La battaglia referendaria annunciata da un folto gruppo di docenti universitari ed economisti è una delle possibili strade giuste per ottenere questo risultato. La campagna, riassunta nello slogan “Stop all’austerità. Sì alla crescita, sì all’Europa del lavoro e di un nuovo sviluppo”, prevede fra il 3 luglio e il 30 settembre la raccolta delle 500mila firme necessarie per celebrare il voto popolare nella primavera 2015. Le richieste di abrogazione popolare, spiega il giurista Giulio Salerno, puntano a rimuovere punti nevralgici della legge ordinaria attuativa dell’obiettivo di equilibrio dei bilanci pubblici, approvata in tempi record e senza un’autentica discussione parlamentare nel 2012. Finalità dei promotori è abolire le regole, non previste dalla Carta repubblicana né dai trattati europei firmati dal’Italia, che applicano in modo rigido e miope il principio del pareggio fra entrate e uscite. Una lettura ortodossa e integralista dell’austerità finanziaria adottata dalle istituzioni comunitarie che produce strategie vessatorie e restrittive per l’economia, il lavoro, lo sviluppo del nostro paese.
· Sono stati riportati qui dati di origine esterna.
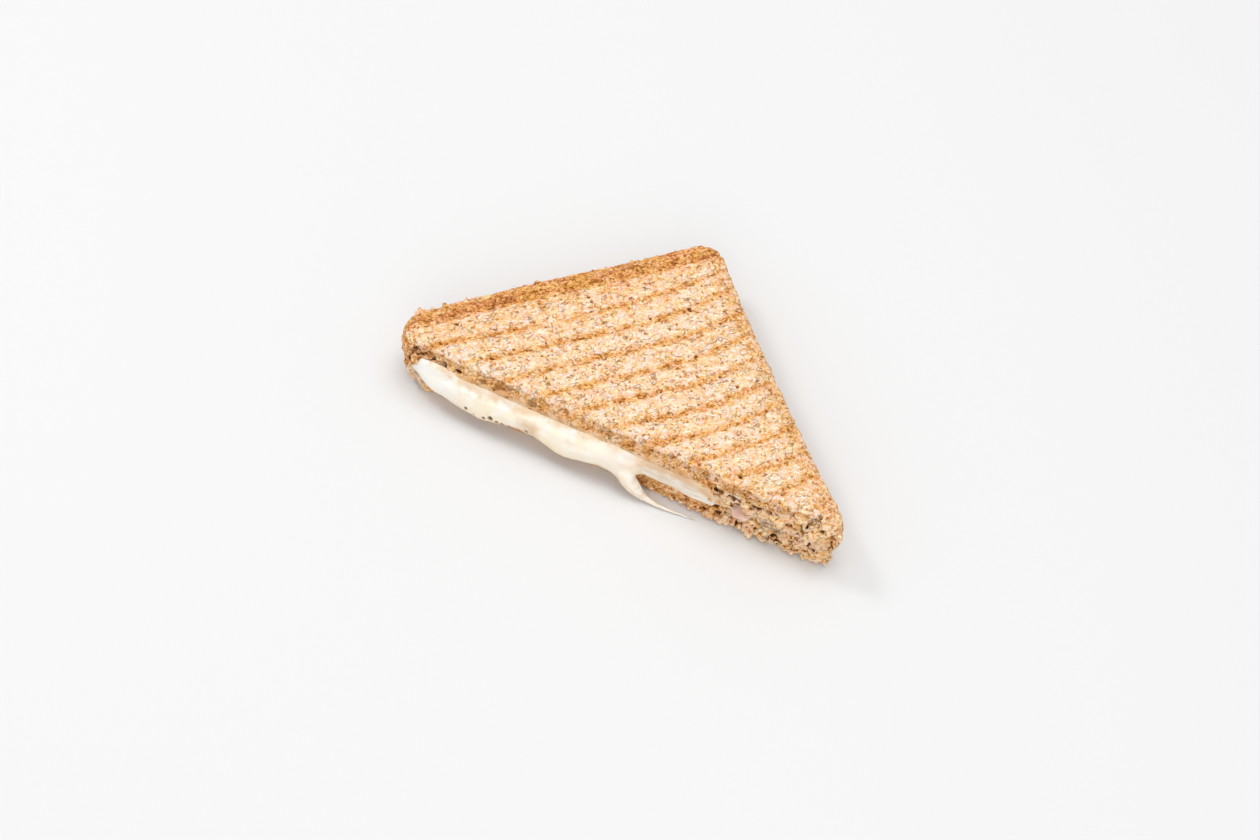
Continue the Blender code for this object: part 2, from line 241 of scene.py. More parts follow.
SLICE_ALONG = 98.6                      # from the right crust side to the end of the left tip
SLICE_VOXEL = 0.375                     # spacing of the points of the fine mesh
SLICE_KEPT = 0.72                       # share of the faces left after thinning out the buried ones
SKIN_Z = 16.9                           # the cut shows crumb up to here and toasted skin above
TABLE_GAP = 0.02                        # what keeps the lowest crumbs off the table
FOOT = Vector((FOOT_X, CUT_Y, 0.0))
noise.seed_set(1)                       # left alone, noise_vector starts from the clock


def ease(share):
    share = min(1.0, max(0.0, share))
    return share * share * (3.0 - 2.0 * share)


def between(value, start, end, soft):
    """1 from start to end, fading to 0 over the soft width outside."""
    return ease((value - start) / soft + 1.0) * ease((end - value) / soft + 1.0)


def from_bread(down, along):
    """From the distances to the left and the right crust side to x and y from the foot."""
    return (down - along) / math.sqrt(2.0), PEAK_Y - (down + along) / math.sqrt(2.0)


def to_bread(x, y):
    """From x and y back to the distances to the left and the right crust side."""
    return (PEAK_Y + x - y) / math.sqrt(2.0), (PEAK_Y - x - y) / math.sqrt(2.0)


def add_balls(bm, balls):
    """Longish lumps lying any way, given as x, y, z and radius from the foot of the cut."""
    for x, y, z, radius in balls:
        spot = Matrix.Translation(Vector((FOOT_X + x, CUT_Y + y, z)) * MM)
        spot = spot @ Matrix.Rotation(x * 7.0, 4, "Z") @ Matrix.Rotation(z * 5.0, 4, "X")
        spot = spot @ Matrix.Diagonal((1.4, 1.0, 0.7, 1.0))
        bmesh.ops.create_icosphere(bm, subdivisions=1, radius=radius * MM, matrix=spot)


def even_mesh(bm, name, voxel):
    """An object whose skin wraps everything in the bmesh in one even, closed mesh."""
    mesh = bpy.data.meshes.new(name)
    bm.to_mesh(mesh)
    bm.free()
    made = bpy.data.objects.new(name, mesh)
    bpy.context.scene.collection.objects.link(made)
    remesh = made.modifiers.new("even", "REMESH")
    remesh.mode = "VOXEL"
    remesh.voxel_size = voxel * MM
    apply_modifiers(made)
    return made


def fine_copy(node, name, voxel, lumps=(), caves=()):
    """The CAD solid again as one even mesh, hollowed by round caves and fused with round lumps."""
    bm = bmesh.new()
    bm.from_mesh(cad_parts[node].data)
    bmesh.ops.remove_doubles(bm, verts=bm.verts[:], dist=0.000001)
    if caves:
        solid = bpy.data.objects.new(name + "_solid", bpy.data.meshes.new(name))
        bm.to_mesh(solid.data)
        bm.free()
        bpy.context.scene.collection.objects.link(solid)
        bm = bmesh.new()
        add_balls(bm, caves)
        void = even_mesh(bm, name + "_caves", voxel)
        hollow_out = solid.modifiers.new("caves", "BOOLEAN")
        hollow_out.operation = "DIFFERENCE"
        hollow_out.object = void
        apply_modifiers(solid)
        bm = bmesh.new()
        bm.from_mesh(solid.data)
        bpy.data.objects.remove(solid)
        bpy.data.objects.remove(void)
    add_balls(bm, lumps)
    return even_mesh(bm, name, voxel)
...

Accomunati dalla consapevolezza dell’urgenza di scelte nazionali ed europee espansive, i rappresentanti del Comitato promotore sono lo specchio di un mondo eterogeneo dal punto di vista culturale e politico. Ma le sue frontiere vanno estendendosi raccogliendo anche rappresentanti della minoranza PD, alla adesione di Sel. Alla conferenza stampa hanno partecipato Alfiero Grandi, Stefano Fassina, Miguel Gotor, Gianni Cuperlo, Alfredo D’Attorre, Gennaro Migliore, Peppe de Cristofaro, Giulio Marcon, Giorgio Airaudo e Lanfranco Turci. Presente anche Danilo Barbi che è tra i 16 promotori del referendum e membro della segreteria della Cgil. A illustrare la bontà del progetto di consultazione popolare è stato l’economista Gustavo Piga. Il quale ricorda, con i premi Nobel Paul Krugman e Joseph Stiglitz, come “un’austerità ottusa abbia reso impensabile ogni politica industriale necessaria in una fase di crisi”. Per archiviare una strategia fallimentare portatrice di enormi sofferenze – ha rimarcato lo studioso rivolgendosi al premier – non è sufficiente puntare su un Fiscal Compact più flessibile, giocando con le virgole tramite estenuanti negoziati e continue manovre restrittive destinate ad accrescere rabbia e disincanto verso l’Europa.  Provvedimenti che, rileva il consigliere di Stato Paolo De Ioanna, hanno contribuito al crollo del 12 per cento degli investimenti pubblici italiani nel 2013.  “Esautorando di prerogative essenziali i Parlamenti nazionali, ridotti a organi di ratifica – in un clima di ‘embargo intellettuale’ – delle scelte assunte altrove spesso in antitesi con i principi fissati nelle Costituzioni”. Estromettere lo Stato dall’economia nelle fasi di contrazione produttiva e dei consumi, precisa l’economista keynesiano Riccardo Realfonzo, ha accentuato la divaricazione tra regioni europee nel PIL e nel tasso di disoccupazione. Risultati disastrosi che “lo stesso Fondo monetario internazionale riconosce, al contrario del Documento di economia e finanza governativo tutto interno alle logiche del rigore fine a se stesso: taglio generalizzato alla spesa pubblica e aumento continuo della pressione fiscale”.